**Written instruction**
Reproduce exactly the lines from the top of the records below through the line holding "sides: Steps round the axis.".

□ □ □ □

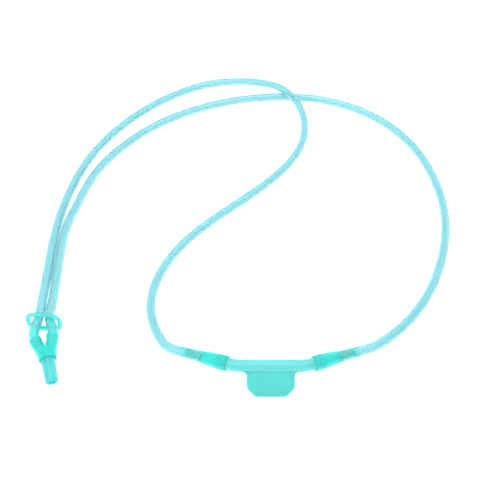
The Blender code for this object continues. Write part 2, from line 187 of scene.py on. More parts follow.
def grid_faces(rows: int, columns: int) -> np.ndarray:
    """The faces of a grid that closes on itself both ways.

    Args:
        rows: Rows of the grid, along the shape.
        columns: Columns of the grid, which turn right about the shape as the rows go on.

    Returns:
        Four point numbers a row, in an order that faces outwards.
    """
    row, column = np.meshgrid(np.arange(rows), np.arange(columns), indexing="ij")
    next_row, next_column = (row + 1) % rows, (column + 1) % columns
    corners = (row * columns + column, next_row * columns + column,
               next_row * columns + next_column, row * columns + next_column)
    return np.stack(corners, axis=-1).reshape(-1, 4)


def turned(outline: np.ndarray, start: np.ndarray, direction: np.ndarray,
           sides: int) -> tuple[np.ndarray, np.ndarray]:
    """Turns a closed (along, radius) outline about an axis.

    Formula: start + direction * along + (side * cos t + up * sin t) * radius.

    Args:
        outline: The outline, one point a row.
        start: Where along is 0.
        direction: The axis.
        sides: Steps round the axis.

    Returns:
        The points and the faces.
    """
    side = unit(np.cross(direction, [0.0, 0.0, 1.0]))
    up = np.cross(side, direction)
    angle = np.linspace(0.0, 2 * np.pi, sides, endpoint=False)[None, :, None]
    round_about = np.cos(angle) * side + np.sin(angle) * up
    along, radius = outline[:, 0, None, None], outline[:, 1, None, None]
    points = start + direction * along + round_about * radius
    return points.reshape(-1, 3), grid_faces(len(outline), sides)


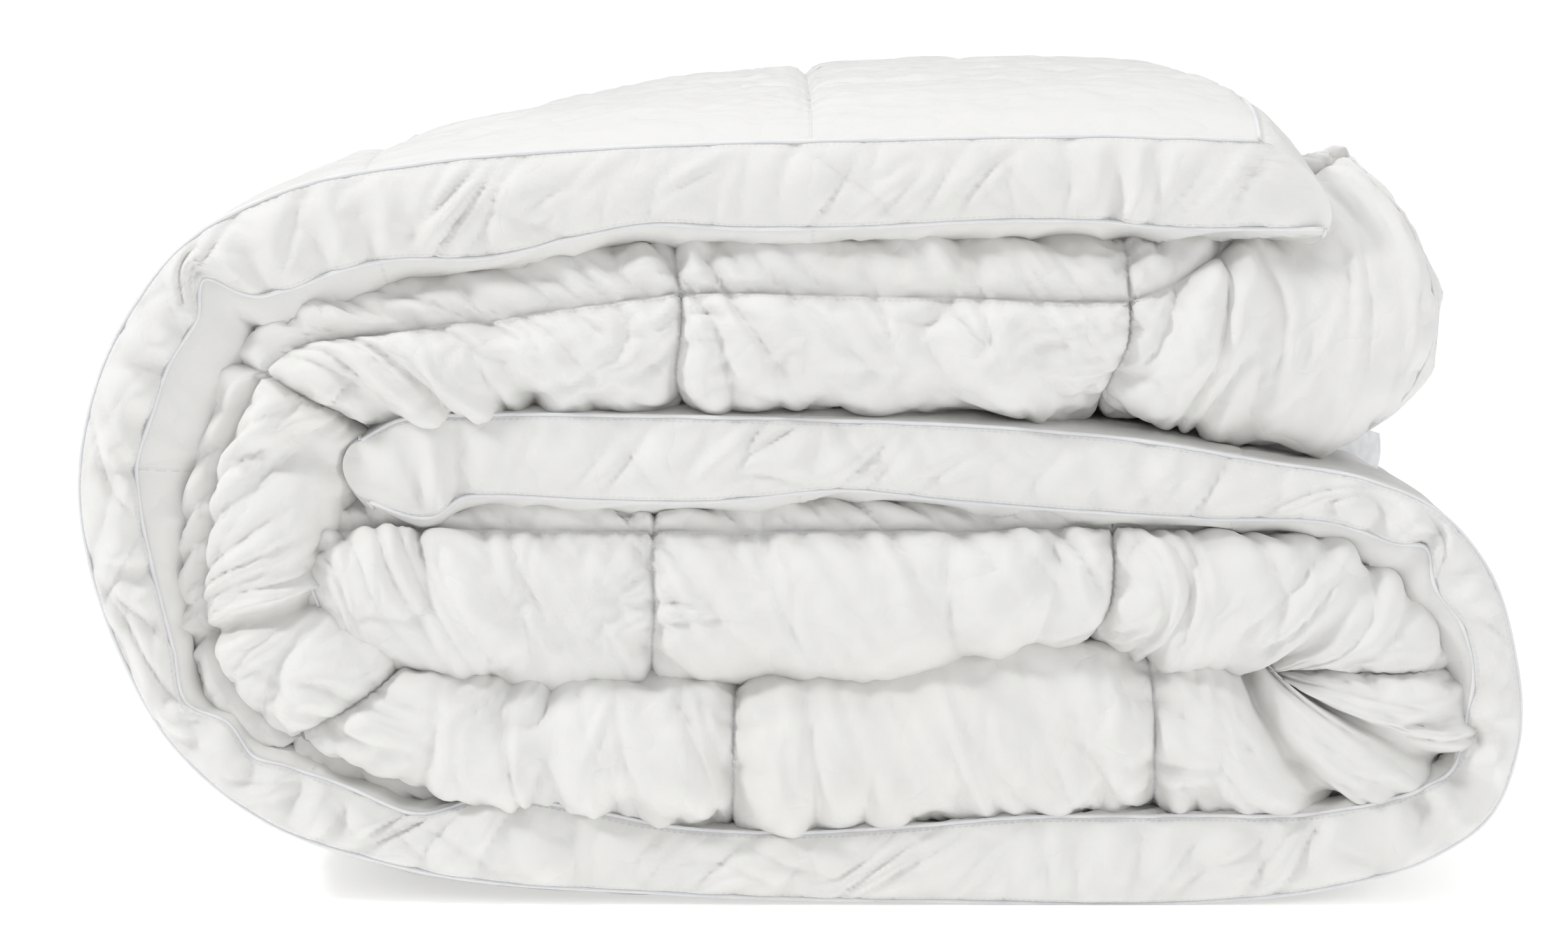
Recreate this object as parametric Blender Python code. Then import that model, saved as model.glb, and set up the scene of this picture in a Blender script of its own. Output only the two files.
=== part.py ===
"""A gusseted down duvet, folded in thirds across its width and then rolled up lengthwise in three passes.

The duvet is 10 rows of 10 stitched boxes. Across the width it is folded like a Z, so every pass of the roll
holds three layers: an outer layer whose gusset faces the front, and two layers that meet in a fold there.
Along its length the folded duvet starts inside the roll, runs right as the middle pass, turns down and back
left as the bottom pass, and turns up and right again as the top pass.

A place on the duvet is (station, rise, depth): the length along the roll in metres, the share of the pass's
thickness from its inner side (0) to its outer side (1), and the distance from the front, along +Y.
"""

import math

import bmesh
import bpy
from mathutils import Vector

# The duvet laid flat.
BOX_LENGTH = 0.229
BOX_WIDTH = 0.224
ROWS = 10
COLUMNS = 10
LAYER_LOFT = 0.049
CLOTH = 0.0004
BAFFLE = 0.0003
PIPING = 0.0035
END_PIPING_REACH = 1.25 * PIPING

# The folded duvet.
SEAM_GAP = 0.0006
LAYER_GAP = 0.0016
PASS_GAP = 0.0036
BOTTOM_SQUEEZE = 0.83
MIDDLE_SQUEEZE = 0.98
TOP_SQUEEZE = 1.0
LEFT_SQUEEZE = 0.79
RIGHT_SQUEEZE = 0.92
SHOULDER_SQUEEZE = 0.86
BEND_SPACING = 0.41
MIDDLE_LEAD = 0.056
START_ROUNDING = 0.12
START_KEEP = 0.66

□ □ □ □

**Worked answer**
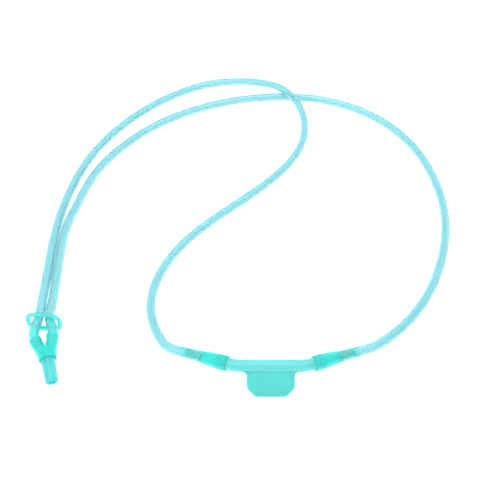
The Blender code for this object continues. Write part 2, from line 187 of scene.py on. More parts follow.
def grid_faces(rows: int, columns: int) -> np.ndarray:
    """The faces of a grid that closes on itself both ways.

    Args:
        rows: Rows of the grid, along the shape.
        columns: Columns of the grid, which turn right about the shape as the rows go on.

    Returns:
        Four point numbers a row, in an order that faces outwards.
    """
    row, column = np.meshgrid(np.arange(rows), np.arange(columns), indexing="ij")
    next_row, next_column = (row + 1) % rows, (column + 1) % columns
    corners = (row * columns + column, next_row * columns + column,
               next_row * columns + next_column, row * columns + next_column)
    return np.stack(corners, axis=-1).reshape(-1, 4)


def turned(outline: np.ndarray, start: np.ndarray, direction: np.ndarray,
           sides: int) -> tuple[np.ndarray, np.ndarray]:
    """Turns a closed (along, radius) outline about an axis.

    Formula: start + direction * along + (side * cos t + up * sin t) * radius.

    Args:
        outline: The outline, one point a row.
        start: Where along is 0.
        direction: The axis.
        sides: Steps round the axis.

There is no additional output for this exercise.